Collected data entries:
+ + + +

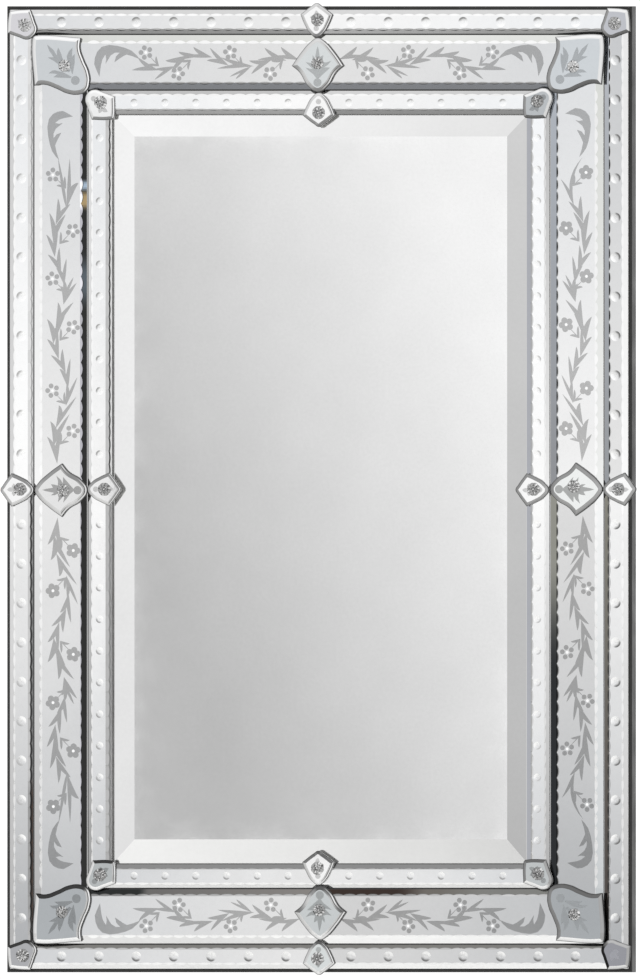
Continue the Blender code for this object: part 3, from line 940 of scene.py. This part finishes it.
INNER_CORNER = Plate(
    half=((1.4, 1.4), (6.2, 0), (29, 0, SHARP), (34, 14), (37.4, 25.8), (33.8, 33.8)),
    starts=(0.2605, 0.4609), away=1, bevel=0.0042,
    sprig=(((16, 16), (8, 10), 0.10), ((18, 17), (19, 8), -0.12), ((17, 18), (9, 20), 0.12)),
    stud=0.0182, dot=(0.0262, 0.0034), radius=0.0083, glints=(0.85, 0.16, 0.10),
)
# The three plates of a place, by the ends of their names. The tables below keep their order.
MIDDLE_PLATES = {"": LARGE_MIDDLE, "_outer": OUTER_MIDDLE, "_inner": INNER_MIDDLE}
CORNER_PLATES = {"": LARGE_CORNER, "_outer": OUTER_CORNER, "_inner": INNER_CORNER}
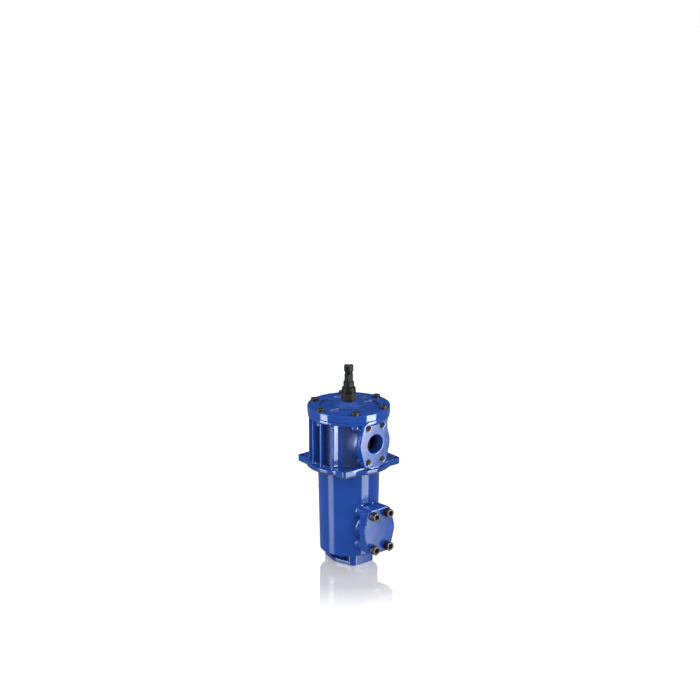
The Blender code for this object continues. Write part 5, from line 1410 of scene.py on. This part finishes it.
def add_switch():
    """The switch housing: collar with a window recess, domed shoulder, body and neck with flats
    towards the ports. Radius by row and angle: the flats cut the round rows down."""
    angles = round_angles(192)
    bottom, top = low("switch_housing").z, high("switch_housing").z
    body_top = top - NECK_LENGTH_UP
    shoulder = body_top - SWITCH_BODY_LENGTH
    window_low, window_high, facing = window_place()
    window_low, window_high = window_low - SEAM, window_high + SEAM
    bore, pivot_top = PIVOT_RADIUS + SEAM, high("indicator_body").z + SEAM
    well_top, seat = pivot_top + SWITCH_WELL_DEPTH, low("connector_shell").z - SEAM
    rows = [(bore, bottom, 0, "round"), (COLLAR_RADIUS - 0.0002, bottom, 0.0008, "round"),
            (COLLAR_RADIUS, bottom + 0.0012, 0, "round")]
    for level in (window_low - 0.0001, window_low, window_high, window_high + 0.0001):
        label = "window" if window_low <= level <= window_high else "round"
        rows.append((COLLAR_RADIUS, level, 0, label))
    for share in np.linspace(0.0, math.pi / 2, 9):
        rows.append((SWITCH_BODY + (COLLAR_RADIUS - SWITCH_BODY) * math.cos(share),
                     bottom + COLLAR_SIDE + COLLAR_SHOULDER * math.sin(share), 0, "round"))
    rows += [(SWITCH_BODY, shoulder + 0.0006, 0, "body"),
             (SWITCH_BODY, body_top - 0.0008, 0, "body"),
             (SWITCH_BODY - 0.0008, body_top, 0, "body"), (NECK + 0.0007, body_top, 0, "neck"),
             (NECK, body_top + 0.0007, 0, "neck"), (NECK, top - 0.0004, 0, "neck"),
             (NECK - 0.0004, top, 0, "neck"), (SHELL + SEAM, top, 0, "inside"),
             (SHELL + SEAM, seat, 0, "inside"), (WIRE_HOLE, seat, 0, "inside"),
             (WIRE_HOLE, well_top, 0, "inside"), (SWITCH_WELL, well_top, 0, "inside"),
             (SWITCH_WELL, pivot_top, 0, "inside"), (bore, pivot_top, 0, "inside")]
    radii, heights, labels = soften(rows, 3)
    grid = np.repeat(radii[:, None], len(angles), 1)
    for label, flat in (("body", BODY_FLAT), ("neck", NECK_FLAT)):
        for row in np.flatnonzero(labels == label):
            trim = radii[row] - (SWITCH_BODY if label == "body" else NECK)
            grid[row] = flattened(radii[row], angles, flat + trim * 0.8, FLAT_EASE)
    away = np.abs((angles - facing + math.pi) % (2 * math.pi) - math.pi)
    floor = (WINDOW_FACE - 0.0016) / np.cos(np.minimum(away, 1.0))
    inside = away < math.asin((WINDOW_WIDTH / 2 + SEAM) / COLLAR_RADIUS)
    grid[labels == "window"] = np.where(inside, floor, COLLAR_RADIUS)
    points, faces = turned(grid, heights[:, None], angles, closed=True)
    edge = np.repeat(np.isin(heights, [body_top, top]).astype(float), len(angles))
    item = add_piece("switch_body", turn_to_world(points), faces, finish_of("black_nylon"), SWITCH,
                     ["switch_housing"], {"edge": edge})
    item.data.set_sharp_from_angle(angle=math.radians(28.0))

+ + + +

● **Problem details**:
Provide only the count of lines in the data above that include the string "Blender".

● **Output**:
2